╭─ Collected data

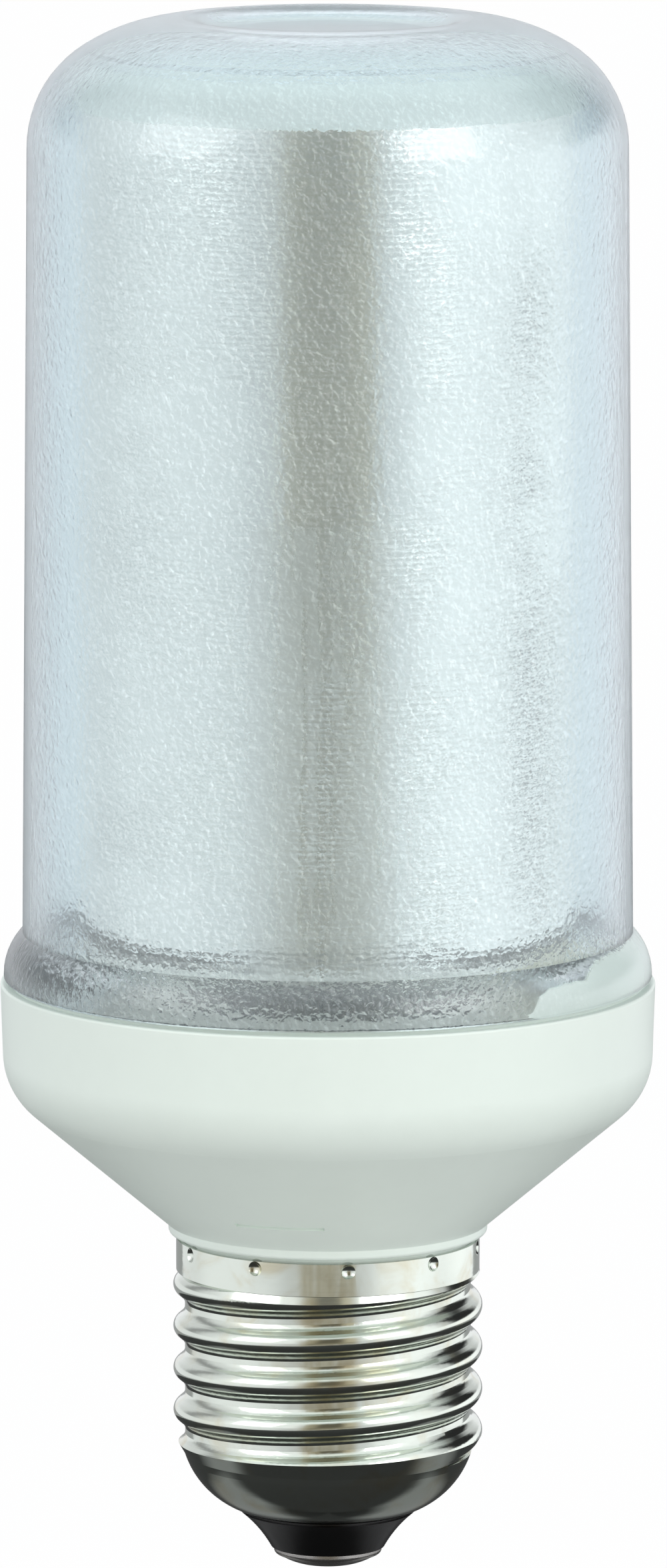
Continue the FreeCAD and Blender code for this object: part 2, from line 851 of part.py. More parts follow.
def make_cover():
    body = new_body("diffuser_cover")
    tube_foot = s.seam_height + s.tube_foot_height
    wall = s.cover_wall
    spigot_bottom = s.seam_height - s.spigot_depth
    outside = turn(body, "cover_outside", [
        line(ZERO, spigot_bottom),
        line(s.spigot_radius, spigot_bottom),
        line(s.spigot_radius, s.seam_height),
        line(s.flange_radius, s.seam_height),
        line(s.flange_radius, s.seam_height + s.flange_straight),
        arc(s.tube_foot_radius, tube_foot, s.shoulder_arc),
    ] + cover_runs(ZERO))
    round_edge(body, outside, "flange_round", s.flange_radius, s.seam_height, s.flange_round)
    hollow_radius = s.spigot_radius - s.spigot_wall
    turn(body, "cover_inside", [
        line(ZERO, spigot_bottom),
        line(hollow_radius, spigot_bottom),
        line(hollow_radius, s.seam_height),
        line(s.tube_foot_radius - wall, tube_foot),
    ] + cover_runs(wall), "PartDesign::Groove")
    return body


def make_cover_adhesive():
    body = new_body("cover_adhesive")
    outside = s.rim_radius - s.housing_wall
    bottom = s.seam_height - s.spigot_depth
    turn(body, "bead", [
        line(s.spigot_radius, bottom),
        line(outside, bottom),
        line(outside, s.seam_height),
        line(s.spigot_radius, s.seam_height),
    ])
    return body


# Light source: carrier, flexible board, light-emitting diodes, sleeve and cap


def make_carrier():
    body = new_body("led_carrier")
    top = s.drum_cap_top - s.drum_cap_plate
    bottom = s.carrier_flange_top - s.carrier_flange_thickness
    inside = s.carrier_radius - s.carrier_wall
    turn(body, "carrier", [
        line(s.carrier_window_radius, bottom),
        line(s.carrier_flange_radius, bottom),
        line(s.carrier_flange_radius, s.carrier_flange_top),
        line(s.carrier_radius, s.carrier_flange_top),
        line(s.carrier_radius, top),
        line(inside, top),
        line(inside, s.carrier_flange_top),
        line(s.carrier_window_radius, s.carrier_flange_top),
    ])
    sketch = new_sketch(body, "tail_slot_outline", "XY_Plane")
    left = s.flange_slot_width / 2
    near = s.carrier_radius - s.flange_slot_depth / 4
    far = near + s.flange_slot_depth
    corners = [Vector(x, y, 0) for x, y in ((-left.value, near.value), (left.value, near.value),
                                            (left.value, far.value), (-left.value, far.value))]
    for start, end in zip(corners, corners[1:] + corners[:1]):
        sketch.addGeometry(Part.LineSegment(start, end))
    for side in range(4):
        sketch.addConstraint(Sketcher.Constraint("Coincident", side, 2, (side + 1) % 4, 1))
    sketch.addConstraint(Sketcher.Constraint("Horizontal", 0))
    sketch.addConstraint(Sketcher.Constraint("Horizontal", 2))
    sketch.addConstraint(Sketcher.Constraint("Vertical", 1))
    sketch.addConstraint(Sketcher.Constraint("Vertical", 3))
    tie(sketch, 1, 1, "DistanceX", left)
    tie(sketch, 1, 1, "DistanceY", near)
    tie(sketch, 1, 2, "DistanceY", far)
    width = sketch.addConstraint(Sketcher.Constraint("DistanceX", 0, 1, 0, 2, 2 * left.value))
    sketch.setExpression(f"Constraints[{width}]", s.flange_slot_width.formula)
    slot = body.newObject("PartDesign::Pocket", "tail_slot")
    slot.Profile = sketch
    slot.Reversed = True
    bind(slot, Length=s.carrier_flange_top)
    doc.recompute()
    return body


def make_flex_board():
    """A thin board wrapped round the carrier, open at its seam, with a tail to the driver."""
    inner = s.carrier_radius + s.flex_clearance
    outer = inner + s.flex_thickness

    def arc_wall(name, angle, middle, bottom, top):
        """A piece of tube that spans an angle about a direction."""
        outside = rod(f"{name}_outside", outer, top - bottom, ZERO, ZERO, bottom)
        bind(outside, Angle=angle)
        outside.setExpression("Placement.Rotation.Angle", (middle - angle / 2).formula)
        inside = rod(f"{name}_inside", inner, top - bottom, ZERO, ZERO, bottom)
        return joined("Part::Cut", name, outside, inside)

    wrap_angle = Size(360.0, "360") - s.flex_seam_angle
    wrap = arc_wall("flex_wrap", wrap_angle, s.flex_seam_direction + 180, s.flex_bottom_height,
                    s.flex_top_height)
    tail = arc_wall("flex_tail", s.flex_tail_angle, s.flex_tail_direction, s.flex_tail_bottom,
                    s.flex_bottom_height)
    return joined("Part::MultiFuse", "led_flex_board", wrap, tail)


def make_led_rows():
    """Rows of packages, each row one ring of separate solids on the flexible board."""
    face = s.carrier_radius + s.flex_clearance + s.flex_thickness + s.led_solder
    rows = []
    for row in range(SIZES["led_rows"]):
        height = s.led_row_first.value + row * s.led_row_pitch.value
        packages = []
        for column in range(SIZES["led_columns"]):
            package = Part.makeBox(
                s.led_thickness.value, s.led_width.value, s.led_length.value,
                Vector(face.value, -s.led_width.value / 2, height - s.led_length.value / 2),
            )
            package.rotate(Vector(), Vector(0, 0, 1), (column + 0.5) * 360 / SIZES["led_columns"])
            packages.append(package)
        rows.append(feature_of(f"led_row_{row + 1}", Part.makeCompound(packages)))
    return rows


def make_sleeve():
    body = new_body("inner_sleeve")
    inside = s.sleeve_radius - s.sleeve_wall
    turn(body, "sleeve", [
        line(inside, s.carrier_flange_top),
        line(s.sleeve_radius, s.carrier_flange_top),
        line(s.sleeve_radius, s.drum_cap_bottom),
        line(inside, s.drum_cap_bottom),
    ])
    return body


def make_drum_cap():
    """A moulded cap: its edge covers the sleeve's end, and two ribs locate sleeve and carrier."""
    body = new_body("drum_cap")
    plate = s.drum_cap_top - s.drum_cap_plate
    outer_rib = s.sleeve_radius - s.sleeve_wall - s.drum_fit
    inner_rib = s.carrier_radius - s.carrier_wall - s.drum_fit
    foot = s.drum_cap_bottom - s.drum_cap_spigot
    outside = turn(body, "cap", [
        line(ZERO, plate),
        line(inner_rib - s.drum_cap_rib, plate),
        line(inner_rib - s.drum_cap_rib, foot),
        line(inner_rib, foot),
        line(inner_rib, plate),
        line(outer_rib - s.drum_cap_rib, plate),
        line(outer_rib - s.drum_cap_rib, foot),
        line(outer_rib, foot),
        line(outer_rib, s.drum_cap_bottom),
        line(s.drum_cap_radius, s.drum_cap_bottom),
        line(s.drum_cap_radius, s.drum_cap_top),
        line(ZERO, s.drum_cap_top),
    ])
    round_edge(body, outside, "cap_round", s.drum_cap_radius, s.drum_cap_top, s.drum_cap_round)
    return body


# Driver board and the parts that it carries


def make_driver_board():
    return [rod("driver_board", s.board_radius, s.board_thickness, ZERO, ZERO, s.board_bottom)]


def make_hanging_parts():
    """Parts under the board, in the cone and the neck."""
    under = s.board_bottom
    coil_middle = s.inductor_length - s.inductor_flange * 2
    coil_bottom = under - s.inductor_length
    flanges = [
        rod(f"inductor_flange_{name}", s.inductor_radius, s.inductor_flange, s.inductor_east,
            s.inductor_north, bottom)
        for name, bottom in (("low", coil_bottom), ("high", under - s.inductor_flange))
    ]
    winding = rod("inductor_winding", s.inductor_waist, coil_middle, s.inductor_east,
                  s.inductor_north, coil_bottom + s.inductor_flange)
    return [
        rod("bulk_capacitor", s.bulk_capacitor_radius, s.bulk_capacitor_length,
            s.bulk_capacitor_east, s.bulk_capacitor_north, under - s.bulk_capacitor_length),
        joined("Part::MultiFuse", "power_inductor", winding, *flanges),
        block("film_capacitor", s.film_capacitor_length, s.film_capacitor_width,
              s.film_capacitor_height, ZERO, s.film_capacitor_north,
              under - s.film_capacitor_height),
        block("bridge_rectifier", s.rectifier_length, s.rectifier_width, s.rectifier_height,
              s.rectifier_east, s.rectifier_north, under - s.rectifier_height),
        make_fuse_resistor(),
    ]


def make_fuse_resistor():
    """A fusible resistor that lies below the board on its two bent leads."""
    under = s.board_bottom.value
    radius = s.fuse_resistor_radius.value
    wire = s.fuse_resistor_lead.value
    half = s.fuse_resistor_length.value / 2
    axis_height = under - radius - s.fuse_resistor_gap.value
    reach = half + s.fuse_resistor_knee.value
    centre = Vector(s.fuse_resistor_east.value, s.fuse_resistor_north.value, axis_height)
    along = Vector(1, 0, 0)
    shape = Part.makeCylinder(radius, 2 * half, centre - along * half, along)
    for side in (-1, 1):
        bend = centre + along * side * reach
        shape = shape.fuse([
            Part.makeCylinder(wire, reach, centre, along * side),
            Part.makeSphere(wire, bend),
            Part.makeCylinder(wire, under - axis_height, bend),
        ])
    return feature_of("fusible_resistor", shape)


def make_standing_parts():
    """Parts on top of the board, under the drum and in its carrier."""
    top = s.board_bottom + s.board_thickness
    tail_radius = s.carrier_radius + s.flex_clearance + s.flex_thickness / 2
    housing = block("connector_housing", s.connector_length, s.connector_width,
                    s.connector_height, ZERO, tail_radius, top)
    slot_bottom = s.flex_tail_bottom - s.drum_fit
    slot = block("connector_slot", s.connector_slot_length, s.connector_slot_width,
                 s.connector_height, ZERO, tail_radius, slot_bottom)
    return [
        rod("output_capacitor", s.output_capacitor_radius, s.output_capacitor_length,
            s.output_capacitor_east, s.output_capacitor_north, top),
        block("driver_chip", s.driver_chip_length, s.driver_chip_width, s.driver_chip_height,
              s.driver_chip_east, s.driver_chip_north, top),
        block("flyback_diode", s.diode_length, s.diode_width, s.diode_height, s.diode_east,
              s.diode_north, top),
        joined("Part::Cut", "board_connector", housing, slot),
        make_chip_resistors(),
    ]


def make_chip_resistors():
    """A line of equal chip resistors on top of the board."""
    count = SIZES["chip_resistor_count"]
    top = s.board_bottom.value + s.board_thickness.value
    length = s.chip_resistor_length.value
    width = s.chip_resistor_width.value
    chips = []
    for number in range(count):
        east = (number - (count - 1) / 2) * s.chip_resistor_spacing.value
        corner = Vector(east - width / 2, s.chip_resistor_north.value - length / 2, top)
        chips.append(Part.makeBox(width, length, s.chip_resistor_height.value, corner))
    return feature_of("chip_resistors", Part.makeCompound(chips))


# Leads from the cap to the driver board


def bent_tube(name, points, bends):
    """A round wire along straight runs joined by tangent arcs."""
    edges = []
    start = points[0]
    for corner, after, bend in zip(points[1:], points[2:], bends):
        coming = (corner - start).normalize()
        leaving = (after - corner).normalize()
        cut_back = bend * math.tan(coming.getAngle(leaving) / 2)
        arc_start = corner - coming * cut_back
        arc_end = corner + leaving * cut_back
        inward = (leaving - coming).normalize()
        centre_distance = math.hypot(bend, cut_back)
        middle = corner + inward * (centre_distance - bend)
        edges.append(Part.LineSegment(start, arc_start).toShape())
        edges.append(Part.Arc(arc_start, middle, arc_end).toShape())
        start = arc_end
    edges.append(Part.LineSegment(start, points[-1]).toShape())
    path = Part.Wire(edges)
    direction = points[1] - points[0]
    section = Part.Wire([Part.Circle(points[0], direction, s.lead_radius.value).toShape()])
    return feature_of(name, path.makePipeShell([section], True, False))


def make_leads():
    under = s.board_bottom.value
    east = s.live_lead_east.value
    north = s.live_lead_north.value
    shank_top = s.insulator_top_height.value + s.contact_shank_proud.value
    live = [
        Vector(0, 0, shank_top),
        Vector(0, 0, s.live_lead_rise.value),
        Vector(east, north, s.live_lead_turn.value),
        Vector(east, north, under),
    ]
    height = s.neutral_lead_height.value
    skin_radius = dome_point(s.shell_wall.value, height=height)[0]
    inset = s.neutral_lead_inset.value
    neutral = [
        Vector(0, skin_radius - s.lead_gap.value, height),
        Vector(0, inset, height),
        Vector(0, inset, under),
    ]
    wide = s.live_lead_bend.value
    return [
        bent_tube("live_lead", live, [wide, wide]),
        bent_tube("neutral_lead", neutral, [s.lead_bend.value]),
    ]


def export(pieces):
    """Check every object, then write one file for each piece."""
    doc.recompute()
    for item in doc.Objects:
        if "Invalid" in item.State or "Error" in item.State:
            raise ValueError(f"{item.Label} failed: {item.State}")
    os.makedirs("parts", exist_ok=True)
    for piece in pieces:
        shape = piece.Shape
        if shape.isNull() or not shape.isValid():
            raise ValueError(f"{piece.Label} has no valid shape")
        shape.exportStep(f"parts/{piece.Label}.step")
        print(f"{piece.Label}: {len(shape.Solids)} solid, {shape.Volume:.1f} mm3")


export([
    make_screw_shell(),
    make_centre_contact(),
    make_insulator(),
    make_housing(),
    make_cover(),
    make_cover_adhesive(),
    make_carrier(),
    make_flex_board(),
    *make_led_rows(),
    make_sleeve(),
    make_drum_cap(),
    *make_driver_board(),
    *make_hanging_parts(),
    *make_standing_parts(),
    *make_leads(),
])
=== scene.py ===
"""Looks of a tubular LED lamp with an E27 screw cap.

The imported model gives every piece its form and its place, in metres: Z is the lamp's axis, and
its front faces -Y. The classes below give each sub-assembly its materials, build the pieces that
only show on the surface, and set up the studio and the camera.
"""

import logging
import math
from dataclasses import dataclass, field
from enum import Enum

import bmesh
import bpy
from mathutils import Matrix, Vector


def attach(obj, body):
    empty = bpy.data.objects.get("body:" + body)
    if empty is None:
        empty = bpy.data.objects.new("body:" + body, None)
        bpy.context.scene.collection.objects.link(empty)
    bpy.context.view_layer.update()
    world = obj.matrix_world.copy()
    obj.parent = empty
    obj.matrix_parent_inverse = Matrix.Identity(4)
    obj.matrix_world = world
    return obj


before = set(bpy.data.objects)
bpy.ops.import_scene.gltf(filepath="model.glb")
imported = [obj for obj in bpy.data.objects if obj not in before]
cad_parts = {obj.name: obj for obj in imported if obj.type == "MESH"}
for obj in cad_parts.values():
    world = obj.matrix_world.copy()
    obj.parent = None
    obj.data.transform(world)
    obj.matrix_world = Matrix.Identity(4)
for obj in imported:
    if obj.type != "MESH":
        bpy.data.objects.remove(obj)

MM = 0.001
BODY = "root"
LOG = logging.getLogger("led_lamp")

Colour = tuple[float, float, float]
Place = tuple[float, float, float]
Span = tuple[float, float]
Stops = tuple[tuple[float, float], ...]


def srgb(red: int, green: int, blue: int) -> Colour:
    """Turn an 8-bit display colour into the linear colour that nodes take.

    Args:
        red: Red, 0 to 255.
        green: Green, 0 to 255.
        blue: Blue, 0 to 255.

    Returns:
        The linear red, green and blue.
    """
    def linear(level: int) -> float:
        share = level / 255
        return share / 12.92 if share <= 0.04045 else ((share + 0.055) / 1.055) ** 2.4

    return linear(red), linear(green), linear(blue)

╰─

### Directive
The lines above from the one containing "if shape.isNull() or" through the one containing "obj.data.transform(world)" are to be set down exactly, and no others.

### Right answer
        if shape.isNull() or not shape.isValid():
            raise ValueError(f"{piece.Label} has no valid shape")
        shape.exportStep(f"parts/{piece.Label}.step")
        print(f"{piece.Label}: {len(shape.Solids)} solid, {shape.Volume:.1f} mm3")


export([
    make_screw_shell(),
    make_centre_contact(),
    make_insulator(),
    make_housing(),
    make_cover(),
    make_cover_adhesive(),
    make_carrier(),
    make_flex_board(),
    *make_led_rows(),
    make_sleeve(),
    make_drum_cap(),
    *make_driver_board(),
    *make_hanging_parts(),
    *make_standing_parts(),
    *make_leads(),
])
=== scene.py ===
"""Looks of a tubular LED lamp with an E27 screw cap.

The imported model gives every piece its form and its place, in metres: Z is the lamp's axis, and
its front faces -Y. The classes below give each sub-assembly its materials, build the pieces that
only show on the surface, and set up the studio and the camera.
"""

import logging
import math
from dataclasses import dataclass, field
from enum import Enum

import bmesh
import bpy
from mathutils import Matrix, Vector


def attach(obj, body):
    empty = bpy.data.objects.get("body:" + body)
    if empty is None:
        empty = bpy.data.objects.new("body:" + body, None)
        bpy.context.scene.collection.objects.link(empty)
    bpy.context.view_layer.update()
    world = obj.matrix_world.copy()
    obj.parent = empty
    obj.matrix_parent_inverse = Matrix.Identity(4)
    obj.matrix_world = world
    return obj


before = set(bpy.data.objects)
bpy.ops.import_scene.gltf(filepath="model.glb")
imported = [obj for obj in bpy.data.objects if obj not in before]
cad_parts = {obj.name: obj for obj in imported if obj.type == "MESH"}
for obj in cad_parts.values():
    world = obj.matrix_world.copy()
    obj.parent = None
    obj.data.transform(world)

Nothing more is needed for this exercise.